> _REQUIREMENTS_
Output the material below in full, exactly as it is.

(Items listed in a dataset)
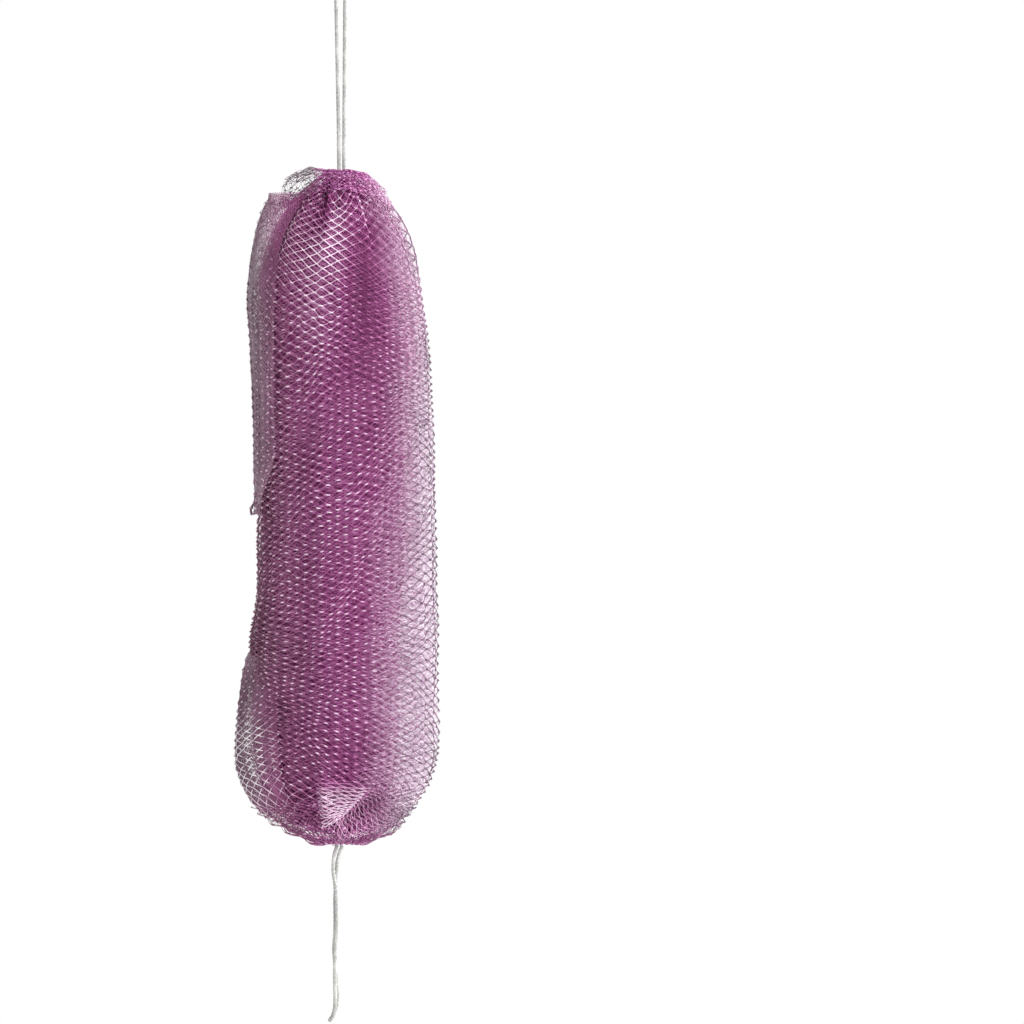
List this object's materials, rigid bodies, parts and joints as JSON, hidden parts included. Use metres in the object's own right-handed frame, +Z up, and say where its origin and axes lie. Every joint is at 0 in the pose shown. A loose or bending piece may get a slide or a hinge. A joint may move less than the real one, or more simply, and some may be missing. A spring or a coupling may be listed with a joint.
{
  "type": "mesh back scrubber",
  "caption": "Long gathered net body scrubber with a cord hand loop at each end, hanging from its top loop.",
  "frame": {"origin": "the hang point: the inside of the top loop's bight, where a hook carries the scrubber", "axes": "+Z up along the hanging body, +X to the right seen from the front, +Y to the back"},
  "size_m": [0.1044, 0.066, 0.549],
  "materials": {
    "nylon_cord": "white braided nylon, slight sheen",
    "lashing_twine": "thin pale twine",
    "core_net": "deep magenta netting, many layers",
    "sleeve_net": "magenta netting, satin filament",
    "outer_net": "orchid netting, glossy filament",
    "sheer_net": "sheer grey-mauve netting"
  },
  "bodies": {
    "top_loop": {"top_hand_loop": "nylon_cord"},
    "scrubber": {"top_stopper_knot": "nylon_cord", "top_lashing": "lashing_twine", "top_ruffle": "outer_net", "core_cord": "nylon_cord", "net_core_roll": "core_net", "inner_net_sleeve": "core_net", "middle_net_sleeve": "sleeve_net", "outer_net_sleeve": "outer_net", "upper_left_fold": "sheer_net", "lower_left_fold": "sheer_net", "bottom_ruffle": "outer_net", "bottom_lashing": "lashing_twine", "bottom_stopper_knot": "nylon_cord"},
    "bottom_loop": {"bottom_hand_loop": "nylon_cord"}
  },
  "joints": [
    {"name": "top_loop_bend", "type": "hinge", "parent": "top_loop", "child": "scrubber", "pos_m": [0.0005, 0, -0.1065], "axis": [1, 0, 0], "range_deg": [-80, 80]},
    {"name": "bottom_loop_bend", "type": "hinge", "parent": "scrubber", "child": "bottom_loop", "pos_m": [-0.0008, 0, -0.457], "axis": [1, 0, 0], "range_deg": [-80, 80]}
  ]
}
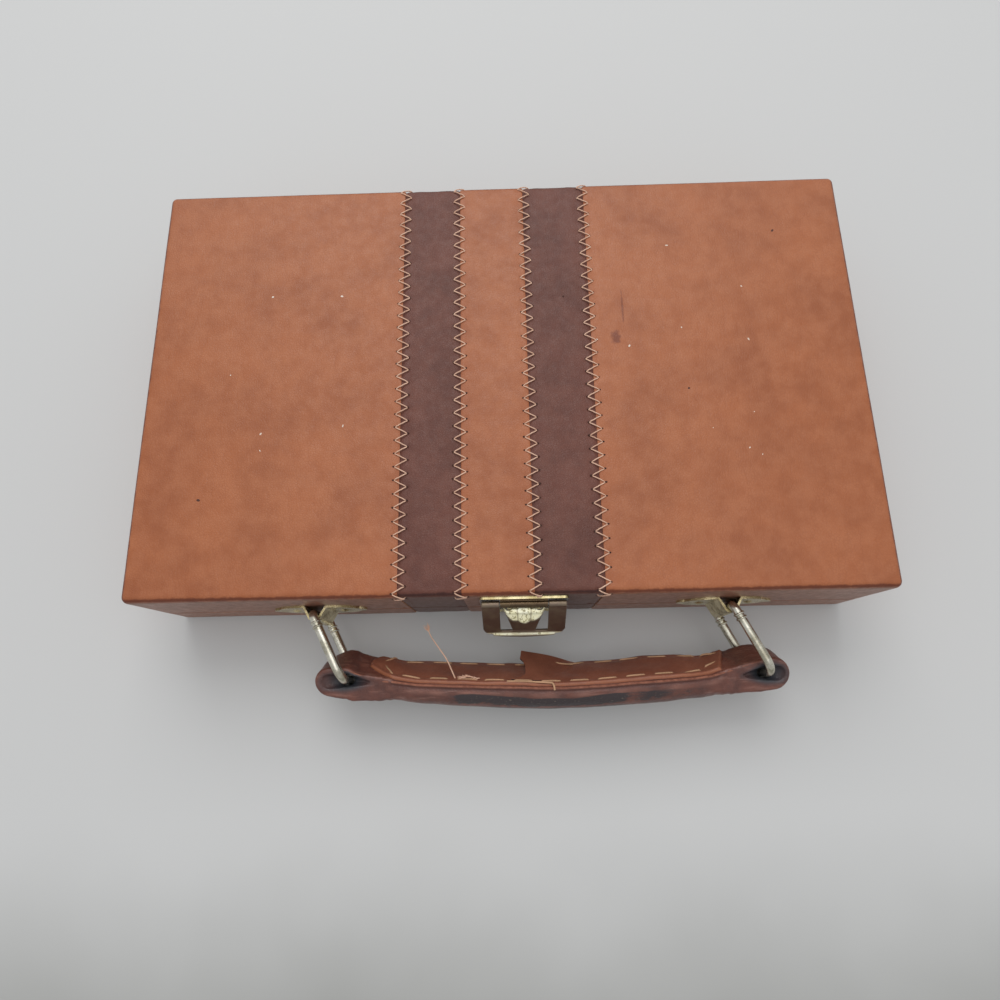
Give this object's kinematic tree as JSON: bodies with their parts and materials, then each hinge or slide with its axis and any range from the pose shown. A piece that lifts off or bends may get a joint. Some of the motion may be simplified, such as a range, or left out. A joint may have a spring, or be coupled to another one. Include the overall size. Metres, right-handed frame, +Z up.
{
  "type": "domino set case",
  "caption": "Shallow leather covered case with a hinged lid, a divided felt tray for tiles, a hasp latch and a strap handle on swinging rings.",
  "frame": {"origin": "centre of the flat underside, on the surface the case lies on", "axes": "+X to the right along the long side, +Y from the latch side to the hinge side, +Z up through the lid"},
  "size_m": [0.254, 0.1962, 0.047],
  "materials": {
    "tan_leather": "semi gloss, mottled tan",
    "brown_leather": "semi gloss, dark brown",
    "handle_leather": "worn, waxy red brown",
    "felt": "short pile felt",
    "plywood": "plain",
    "wood_board": "plain",
    "core_board": "pressed fibre",
    "brass_plate": "pale plated, tarnished",
    "ring_wire": "nickel plated, worn",
    "steel_pin": "plain"
  },
  "bodies": {
    "base": {"base_floor_panel": "plywood", "base_front_wall": "wood_board", "base_back_wall": "wood_board", "base_left_wall": "wood_board", "base_right_wall": "wood_board", "base_leather_left": "tan_leather", "base_stripe_left": "brown_leather", "base_leather_centre": "tan_leather", "base_stripe_right": "brown_leather", "base_leather_right": "tan_leather", "tray_floor_lining": "felt", "tray_frame": "felt", "divider_left": "felt", "divider_middle": "felt", "divider_right": "felt", "hinge_base_leaf_left": "brass_plate", "hinge_base_leaf_right": "brass_plate", "hinge_pin_left": "steel_pin", "hinge_pin_right": "steel_pin", "hinge_base_rivets": "brass_plate", "catch_plate": "brass_plate", "catch_rivets": "brass_plate"},
    "lid": {"lid_top_panel": "plywood", "lid_front_wall": "wood_board", "lid_back_wall": "wood_board", "lid_left_wall": "wood_board", "lid_right_wall": "wood_board", "lid_leather_left": "tan_leather", "lid_stripe_left": "brown_leather", "lid_leather_centre": "tan_leather", "lid_stripe_right": "brown_leather", "lid_leather_right": "tan_leather", "lid_side_lining": "felt", "lid_pad": "felt", "hinge_lid_leaf_left": "brass_plate", "hinge_lid_leaf_right": "brass_plate", "hinge_lid_rivets": "brass_plate", "handle_plate_left": "brass_plate", "handle_plate_right": "brass_plate", "handle_plate_rivets": "brass_plate", "latch_plate": "brass_plate", "latch_pin": "steel_pin", "latch_rivets": "brass_plate"},
    "hasp": {"latch_hasp": "brass_plate"},
    "left_ring": {"ring_left": "ring_wire"},
    "right_ring": {"ring_right": "ring_wire"},
    "handle": {"handle_cover": "handle_leather", "handle_core": "core_board", "handle_facing": "handle_leather"}
  },
  "joints": [
    {"name": "lid_hinge", "type": "hinge", "parent": "base", "child": "lid", "pos_m": [0, 0.0805, 0.0172], "axis": [-1, 0, 0], "range_deg": [0, 115]},
    {"name": "hasp_hinge", "type": "hinge", "parent": "lid", "child": "hasp", "pos_m": [0.0052, -0.0804, 0.041], "axis": [-1, 0, 0], "range_deg": [-25, 60]},
    {"name": "left_ring_swing", "type": "hinge", "parent": "lid", "child": "left_ring", "pos_m": [-0.067, -0.0813, 0.023], "axis": [0, 0, 1], "range_deg": [-80.5, 27.5]},
    {"name": "right_ring_swing", "type": "hinge", "parent": "lid", "child": "right_ring", "pos_m": [0.0758, -0.0813, 0.023], "axis": [0, 0, 1], "range_deg": [-80.5, 27.5]},
    {"name": "handle_swing", "type": "hinge", "parent": "left_ring", "child": "handle", "pos_m": [-0.05602, -0.10332, 0.023], "axis": [0, 0, 1], "range_deg": [-27.5, 80.5]}
  ],
  "couplings": [
    {"joint": "right_ring_swing", "follows": "left_ring_swing", "ratio": 1},
    {"joint": "handle_swing", "follows": "left_ring_swing", "ratio": -1}
  ]
}
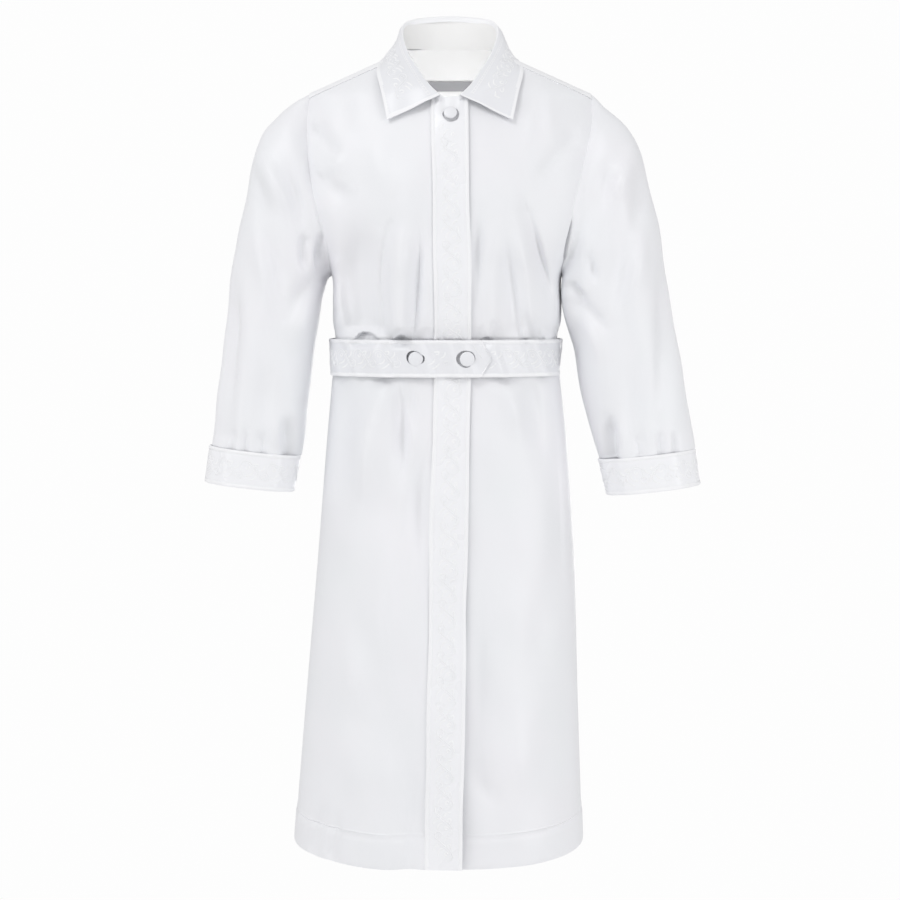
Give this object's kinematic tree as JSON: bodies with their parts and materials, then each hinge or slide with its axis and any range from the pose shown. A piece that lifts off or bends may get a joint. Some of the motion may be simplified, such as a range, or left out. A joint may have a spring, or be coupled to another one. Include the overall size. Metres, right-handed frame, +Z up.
{
  "type": "kittel",
  "caption": "White knee-length robe worn hollow, with a pointed fold-down collar, embroidered front band and cuffs, covered buttons and a lapped belt.",
  "frame": {"origin": "the middle of the neck base at shoulder height, where the wearer's shoulders and neck hold the garment up", "axes": "+Z up, the wearer's front faces -Y, the wearer's left is +X"},
  "size_m": [0.7245, 0.3215, 1.2331],
  "materials": {
    "cloth": "smooth white cotton blend, closely woven, faintly cool, with a soft sheen",
    "embroidered_band": "the same white cloth, stiffened, with tone-on-tone scroll embroidery and stitched edges",
    "covered_button": "domed buttons covered in plain white satin",
    "grey_tape": "plain woven grey tape"
  },
  "bodies": {
    "root": {"front_right": "cloth", "front_left": "cloth", "back_skirt_right": "cloth", "back_skirt_left": "cloth", "back_bodice_right": "cloth", "back_bodice_left": "cloth", "sleeve_right": "cloth", "sleeve_left": "cloth", "collar_stand": "cloth", "placket": "embroidered_band", "cuff_right": "embroidered_band", "cuff_left": "embroidered_band", "collar_leaf": "embroidered_band", "belt": "embroidered_band", "button_neck": "covered_button", "button_belt_a": "covered_button", "button_belt_b": "covered_button", "neck_label": "grey_tape"}
  },
  "joints": []
}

> _TASK OUTPUT_
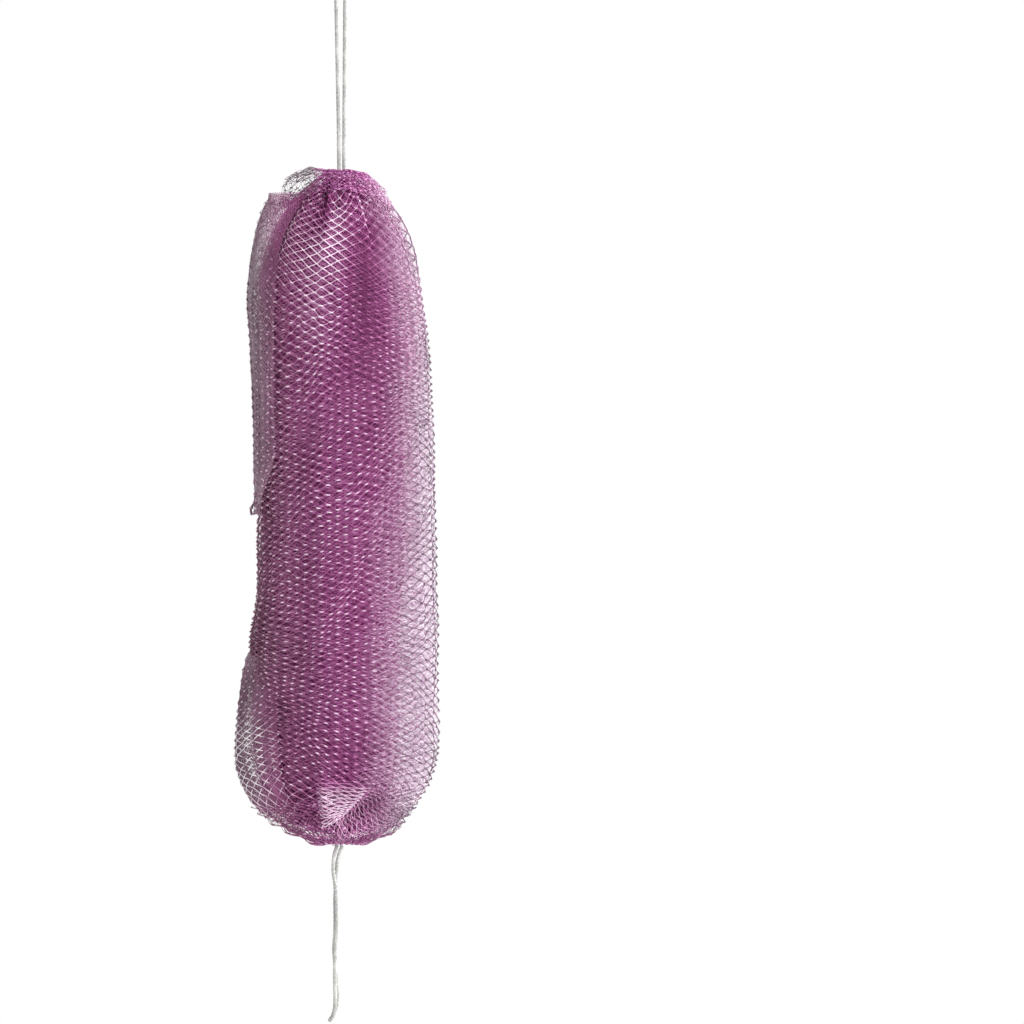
List this object's materials, rigid bodies, parts and joints as JSON, hidden parts included. Use metres in the object's own right-handed frame, +Z up, and say where its origin and axes lie. Every joint is at 0 in the pose shown. A loose or bending piece may get a slide or a hinge. A joint may move less than the real one, or more simply, and some may be missing. A spring or a coupling may be listed with a joint.
{
  "type": "mesh back scrubber",
  "caption": "Long gathered net body scrubber with a cord hand loop at each end, hanging from its top loop.",
  "frame": {"origin": "the hang point: the inside of the top loop's bight, where a hook carries the scrubber", "axes": "+Z up along the hanging body, +X to the right seen from the front, +Y to the back"},
  "size_m": [0.1044, 0.066, 0.549],
  "materials": {
    "nylon_cord": "white braided nylon, slight sheen",
    "lashing_twine": "thin pale twine",
    "core_net": "deep magenta netting, many layers",
    "sleeve_net": "magenta netting, satin filament",
    "outer_net": "orchid netting, glossy filament",
    "sheer_net": "sheer grey-mauve netting"
  },
  "bodies": {
    "top_loop": {"top_hand_loop": "nylon_cord"},
    "scrubber": {"top_stopper_knot": "nylon_cord", "top_lashing": "lashing_twine", "top_ruffle": "outer_net", "core_cord": "nylon_cord", "net_core_roll": "core_net", "inner_net_sleeve": "core_net", "middle_net_sleeve": "sleeve_net", "outer_net_sleeve": "outer_net", "upper_left_fold": "sheer_net", "lower_left_fold": "sheer_net", "bottom_ruffle": "outer_net", "bottom_lashing": "lashing_twine", "bottom_stopper_knot": "nylon_cord"},
    "bottom_loop": {"bottom_hand_loop": "nylon_cord"}
  },
  "joints": [
    {"name": "top_loop_bend", "type": "hinge", "parent": "top_loop", "child": "scrubber", "pos_m": [0.0005, 0, -0.1065], "axis": [1, 0, 0], "range_deg": [-80, 80]},
    {"name": "bottom_loop_bend", "type": "hinge", "parent": "scrubber", "child": "bottom_loop", "pos_m": [-0.0008, 0, -0.457], "axis": [1, 0, 0], "range_deg": [-80, 80]}
  ]
}
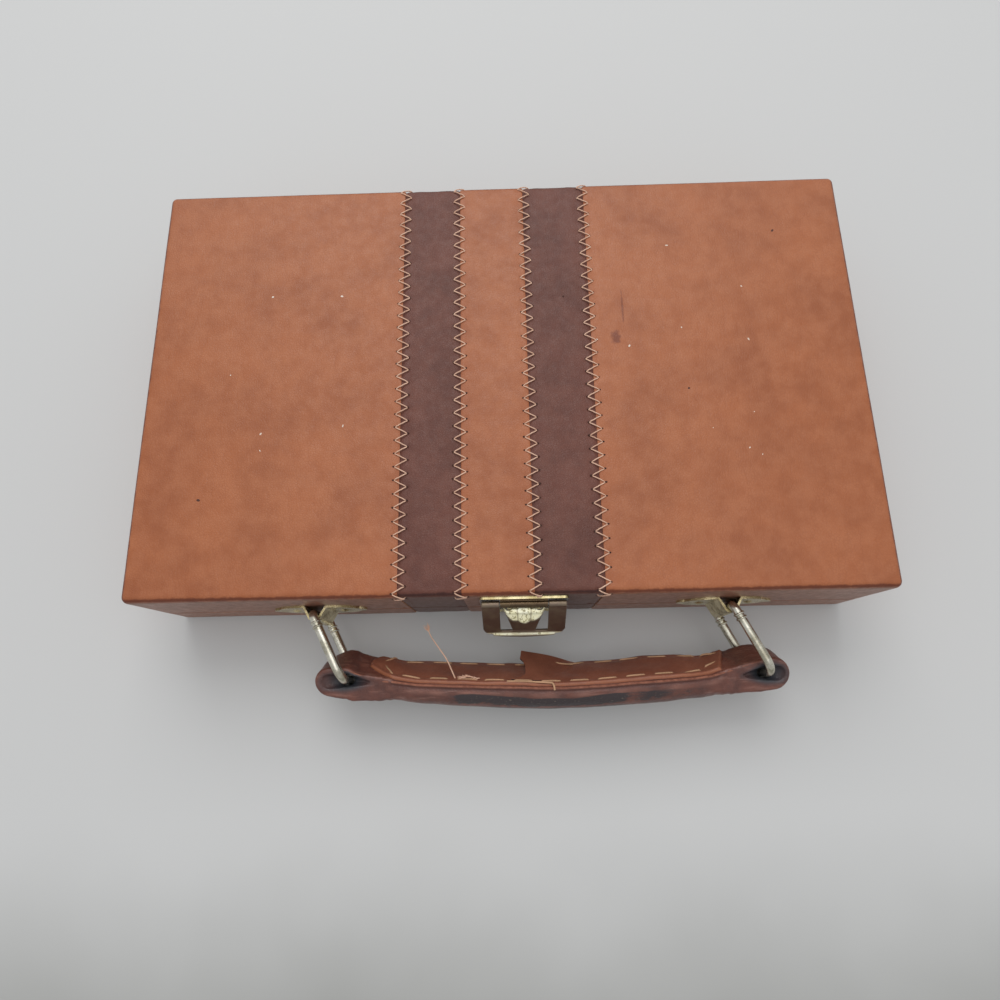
Give this object's kinematic tree as JSON: bodies with their parts and materials, then each hinge or slide with its axis and any range from the pose shown. A piece that lifts off or bends may get a joint. Some of the motion may be simplified, such as a range, or left out. A joint may have a spring, or be coupled to another one. Include the overall size. Metres, right-handed frame, +Z up.
{
  "type": "domino set case",
  "caption": "Shallow leather covered case with a hinged lid, a divided felt tray for tiles, a hasp latch and a strap handle on swinging rings.",
  "frame": {"origin": "centre of the flat underside, on the surface the case lies on", "axes": "+X to the right along the long side, +Y from the latch side to the hinge side, +Z up through the lid"},
  "size_m": [0.254, 0.1962, 0.047],
  "materials": {
    "tan_leather": "semi gloss, mottled tan",
    "brown_leather": "semi gloss, dark brown",
    "handle_leather": "worn, waxy red brown",
    "felt": "short pile felt",
    "plywood": "plain",
    "wood_board": "plain",
    "core_board": "pressed fibre",
    "brass_plate": "pale plated, tarnished",
    "ring_wire": "nickel plated, worn",
    "steel_pin": "plain"
  },
  "bodies": {
    "base": {"base_floor_panel": "plywood", "base_front_wall": "wood_board", "base_back_wall": "wood_board", "base_left_wall": "wood_board", "base_right_wall": "wood_board", "base_leather_left": "tan_leather", "base_stripe_left": "brown_leather", "base_leather_centre": "tan_leather", "base_stripe_right": "brown_leather", "base_leather_right": "tan_leather", "tray_floor_lining": "felt", "tray_frame": "felt", "divider_left": "felt", "divider_middle": "felt", "divider_right": "felt", "hinge_base_leaf_left": "brass_plate", "hinge_base_leaf_right": "brass_plate", "hinge_pin_left": "steel_pin", "hinge_pin_right": "steel_pin", "hinge_base_rivets": "brass_plate", "catch_plate": "brass_plate", "catch_rivets": "brass_plate"},
    "lid": {"lid_top_panel": "plywood", "lid_front_wall": "wood_board", "lid_back_wall": "wood_board", "lid_left_wall": "wood_board", "lid_right_wall": "wood_board", "lid_leather_left": "tan_leather", "lid_stripe_left": "brown_leather", "lid_leather_centre": "tan_leather", "lid_stripe_right": "brown_leather", "lid_leather_right": "tan_leather", "lid_side_lining": "felt", "lid_pad": "felt", "hinge_lid_leaf_left": "brass_plate", "hinge_lid_leaf_right": "brass_plate", "hinge_lid_rivets": "brass_plate", "handle_plate_left": "brass_plate", "handle_plate_right": "brass_plate", "handle_plate_rivets": "brass_plate", "latch_plate": "brass_plate", "latch_pin": "steel_pin", "latch_rivets": "brass_plate"},
    "hasp": {"latch_hasp": "brass_plate"},
    "left_ring": {"ring_left": "ring_wire"},
    "right_ring": {"ring_right": "ring_wire"},
    "handle": {"handle_cover": "handle_leather", "handle_core": "core_board", "handle_facing": "handle_leather"}
  },
  "joints": [
    {"name": "lid_hinge", "type": "hinge", "parent": "base", "child": "lid", "pos_m": [0, 0.0805, 0.0172], "axis": [-1, 0, 0], "range_deg": [0, 115]},
    {"name": "hasp_hinge", "type": "hinge", "parent": "lid", "child": "hasp", "pos_m": [0.0052, -0.0804, 0.041], "axis": [-1, 0, 0], "range_deg": [-25, 60]},
    {"name": "left_ring_swing", "type": "hinge", "parent": "lid", "child": "left_ring", "pos_m": [-0.067, -0.0813, 0.023], "axis": [0, 0, 1], "range_deg": [-80.5, 27.5]},
    {"name": "right_ring_swing", "type": "hinge", "parent": "lid", "child": "right_ring", "pos_m": [0.0758, -0.0813, 0.023], "axis": [0, 0, 1], "range_deg": [-80.5, 27.5]},
    {"name": "handle_swing", "type": "hinge", "parent": "left_ring", "child": "handle", "pos_m": [-0.05602, -0.10332, 0.023], "axis": [0, 0, 1], "range_deg": [-27.5, 80.5]}
  ],
  "couplings": [
    {"joint": "right_ring_swing", "follows": "left_ring_swing", "ratio": 1},
    {"joint": "handle_swing", "follows": "left_ring_swing", "ratio": -1}
  ]
}
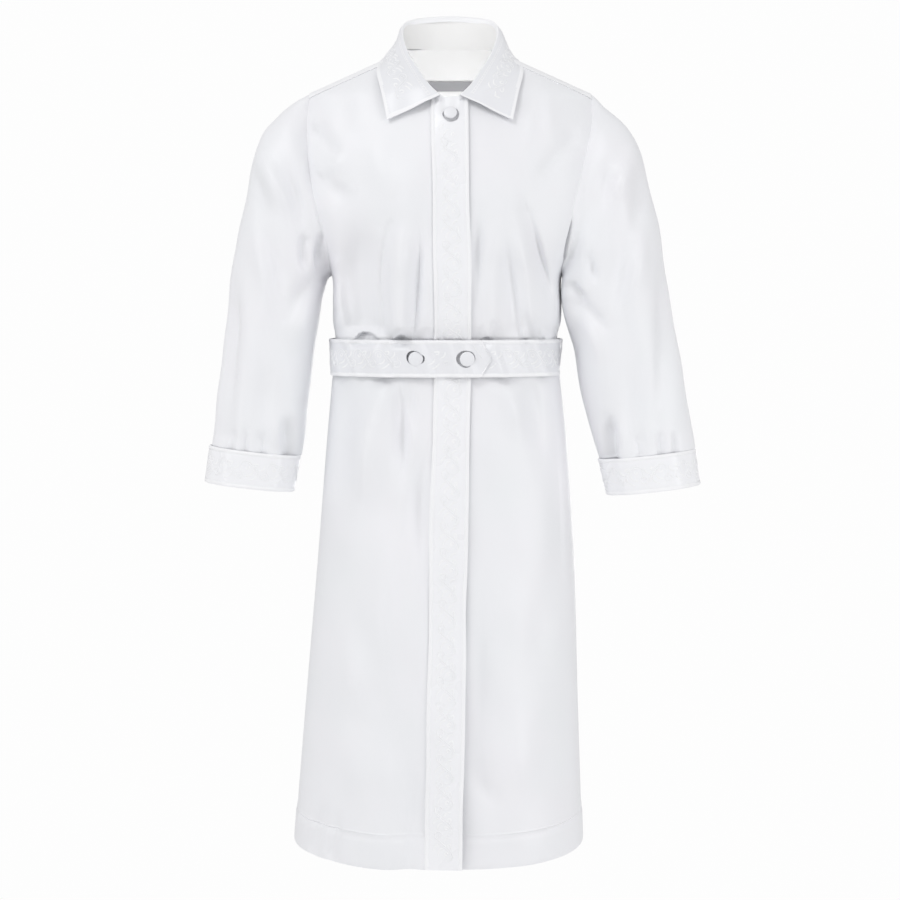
Give this object's kinematic tree as JSON: bodies with their parts and materials, then each hinge or slide with its axis and any range from the pose shown. A piece that lifts off or bends may get a joint. Some of the motion may be simplified, such as a range, or left out. A joint may have a spring, or be coupled to another one. Include the overall size. Metres, right-handed frame, +Z up.
{
  "type": "kittel",
  "caption": "White knee-length robe worn hollow, with a pointed fold-down collar, embroidered front band and cuffs, covered buttons and a lapped belt.",
  "frame": {"origin": "the middle of the neck base at shoulder height, where the wearer's shoulders and neck hold the garment up", "axes": "+Z up, the wearer's front faces -Y, the wearer's left is +X"},
  "size_m": [0.7245, 0.3215, 1.2331],
  "materials": {
    "cloth": "smooth white cotton blend, closely woven, faintly cool, with a soft sheen",
    "embroidered_band": "the same white cloth, stiffened, with tone-on-tone scroll embroidery and stitched edges",
    "covered_button": "domed buttons covered in plain white satin",
    "grey_tape": "plain woven grey tape"
  },
  "bodies": {
    "root": {"front_right": "cloth", "front_left": "cloth", "back_skirt_right": "cloth", "back_skirt_left": "cloth", "back_bodice_right": "cloth", "back_bodice_left": "cloth", "sleeve_right": "cloth", "sleeve_left": "cloth", "collar_stand": "cloth", "placket": "embroidered_band", "cuff_right": "embroidered_band", "cuff_left": "embroidered_band", "collar_leaf": "embroidered_band", "belt": "embroidered_band", "button_neck": "covered_button", "button_belt_a": "covered_button", "button_belt_b": "covered_button", "neck_label": "grey_tape"}
  },
  "joints": []
}